TASK DIRECTIONS: Quote every entry word for word.

[Entries with parts and joints]
========================

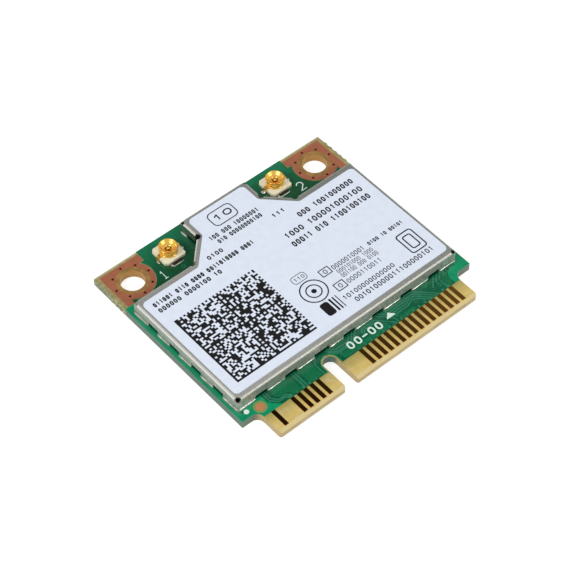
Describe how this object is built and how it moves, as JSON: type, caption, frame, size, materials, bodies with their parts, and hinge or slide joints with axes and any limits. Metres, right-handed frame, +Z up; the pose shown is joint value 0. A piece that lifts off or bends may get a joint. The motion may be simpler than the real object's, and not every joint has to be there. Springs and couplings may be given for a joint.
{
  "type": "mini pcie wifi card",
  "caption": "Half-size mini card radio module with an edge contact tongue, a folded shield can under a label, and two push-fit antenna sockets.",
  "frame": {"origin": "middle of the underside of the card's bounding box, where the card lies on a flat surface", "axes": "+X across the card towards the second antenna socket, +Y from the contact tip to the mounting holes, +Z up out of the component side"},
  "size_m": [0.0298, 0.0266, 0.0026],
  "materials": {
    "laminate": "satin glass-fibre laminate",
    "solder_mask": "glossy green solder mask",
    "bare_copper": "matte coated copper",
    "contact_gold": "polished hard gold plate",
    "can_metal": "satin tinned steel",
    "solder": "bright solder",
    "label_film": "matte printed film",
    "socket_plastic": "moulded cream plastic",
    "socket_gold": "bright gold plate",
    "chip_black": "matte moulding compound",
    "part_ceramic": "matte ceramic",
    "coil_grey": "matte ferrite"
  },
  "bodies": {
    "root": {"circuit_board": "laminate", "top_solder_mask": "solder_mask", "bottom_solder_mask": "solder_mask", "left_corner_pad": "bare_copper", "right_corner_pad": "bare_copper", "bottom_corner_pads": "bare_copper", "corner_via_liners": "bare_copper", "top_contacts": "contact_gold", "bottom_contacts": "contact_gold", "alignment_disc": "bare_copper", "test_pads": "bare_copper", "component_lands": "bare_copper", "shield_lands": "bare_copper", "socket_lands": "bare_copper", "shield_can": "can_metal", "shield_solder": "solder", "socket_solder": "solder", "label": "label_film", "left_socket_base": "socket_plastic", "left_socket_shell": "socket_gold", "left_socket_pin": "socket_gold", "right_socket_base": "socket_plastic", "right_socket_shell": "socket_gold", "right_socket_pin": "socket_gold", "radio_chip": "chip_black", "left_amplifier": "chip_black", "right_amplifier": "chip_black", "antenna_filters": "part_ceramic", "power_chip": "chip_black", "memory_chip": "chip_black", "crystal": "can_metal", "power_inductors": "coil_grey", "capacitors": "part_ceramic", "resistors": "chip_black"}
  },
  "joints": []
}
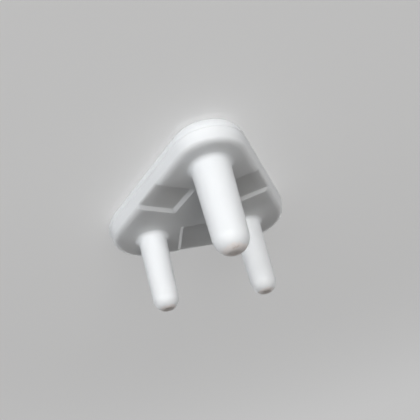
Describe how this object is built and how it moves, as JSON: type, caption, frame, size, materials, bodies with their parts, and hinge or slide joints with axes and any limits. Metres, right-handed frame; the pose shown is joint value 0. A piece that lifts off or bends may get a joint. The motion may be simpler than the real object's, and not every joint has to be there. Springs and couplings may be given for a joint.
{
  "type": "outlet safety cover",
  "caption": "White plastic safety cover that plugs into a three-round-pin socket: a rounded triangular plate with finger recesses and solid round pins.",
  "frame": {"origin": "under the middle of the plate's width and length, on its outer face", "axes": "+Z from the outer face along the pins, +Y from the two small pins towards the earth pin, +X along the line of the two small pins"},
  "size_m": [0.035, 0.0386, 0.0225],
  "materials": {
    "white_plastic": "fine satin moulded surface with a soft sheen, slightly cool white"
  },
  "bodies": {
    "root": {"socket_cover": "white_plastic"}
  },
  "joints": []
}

========================

EXERCISE SOLUTION:
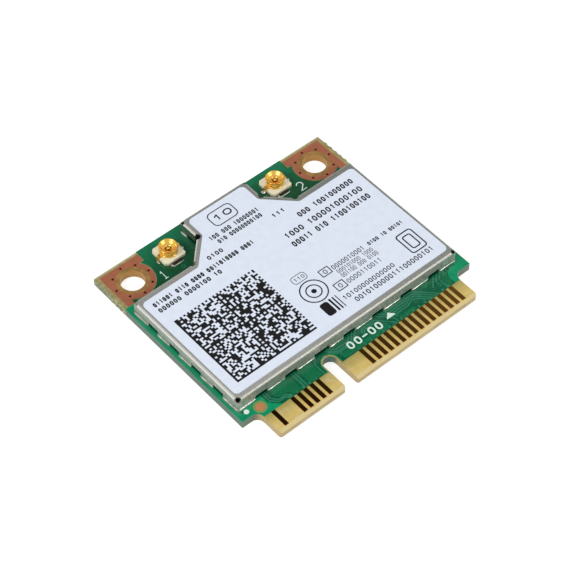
Describe how this object is built and how it moves, as JSON: type, caption, frame, size, materials, bodies with their parts, and hinge or slide joints with axes and any limits. Metres, right-handed frame, +Z up; the pose shown is joint value 0. A piece that lifts off or bends may get a joint. The motion may be simpler than the real object's, and not every joint has to be there. Springs and couplings may be given for a joint.
{
  "type": "mini pcie wifi card",
  "caption": "Half-size mini card radio module with an edge contact tongue, a folded shield can under a label, and two push-fit antenna sockets.",
  "frame": {"origin": "middle of the underside of the card's bounding box, where the card lies on a flat surface", "axes": "+X across the card towards the second antenna socket, +Y from the contact tip to the mounting holes, +Z up out of the component side"},
  "size_m": [0.0298, 0.0266, 0.0026],
  "materials": {
    "laminate": "satin glass-fibre laminate",
    "solder_mask": "glossy green solder mask",
    "bare_copper": "matte coated copper",
    "contact_gold": "polished hard gold plate",
    "can_metal": "satin tinned steel",
    "solder": "bright solder",
    "label_film": "matte printed film",
    "socket_plastic": "moulded cream plastic",
    "socket_gold": "bright gold plate",
    "chip_black": "matte moulding compound",
    "part_ceramic": "matte ceramic",
    "coil_grey": "matte ferrite"
  },
  "bodies": {
    "root": {"circuit_board": "laminate", "top_solder_mask": "solder_mask", "bottom_solder_mask": "solder_mask", "left_corner_pad": "bare_copper", "right_corner_pad": "bare_copper", "bottom_corner_pads": "bare_copper", "corner_via_liners": "bare_copper", "top_contacts": "contact_gold", "bottom_contacts": "contact_gold", "alignment_disc": "bare_copper", "test_pads": "bare_copper", "component_lands": "bare_copper", "shield_lands": "bare_copper", "socket_lands": "bare_copper", "shield_can": "can_metal", "shield_solder": "solder", "socket_solder": "solder", "label": "label_film", "left_socket_base": "socket_plastic", "left_socket_shell": "socket_gold", "left_socket_pin": "socket_gold", "right_socket_base": "socket_plastic", "right_socket_shell": "socket_gold", "right_socket_pin": "socket_gold", "radio_chip": "chip_black", "left_amplifier": "chip_black", "right_amplifier": "chip_black", "antenna_filters": "part_ceramic", "power_chip": "chip_black", "memory_chip": "chip_black", "crystal": "can_metal", "power_inductors": "coil_grey", "capacitors": "part_ceramic", "resistors": "chip_black"}
  },
  "joints": []
}
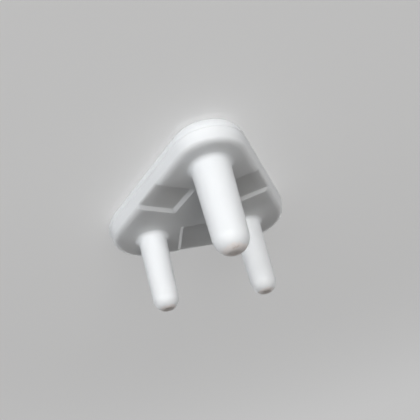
Describe how this object is built and how it moves, as JSON: type, caption, frame, size, materials, bodies with their parts, and hinge or slide joints with axes and any limits. Metres, right-handed frame; the pose shown is joint value 0. A piece that lifts off or bends may get a joint. The motion may be simpler than the real object's, and not every joint has to be there. Springs and couplings may be given for a joint.
{
  "type": "outlet safety cover",
  "caption": "White plastic safety cover that plugs into a three-round-pin socket: a rounded triangular plate with finger recesses and solid round pins.",
  "frame": {"origin": "under the middle of the plate's width and length, on its outer face", "axes": "+Z from the outer face along the pins, +Y from the two small pins towards the earth pin, +X along the line of the two small pins"},
  "size_m": [0.035, 0.0386, 0.0225],
  "materials": {
    "white_plastic": "fine satin moulded surface with a soft sheen, slightly cool white"
  },
  "bodies": {
    "root": {"socket_cover": "white_plastic"}
  },
  "joints": []
}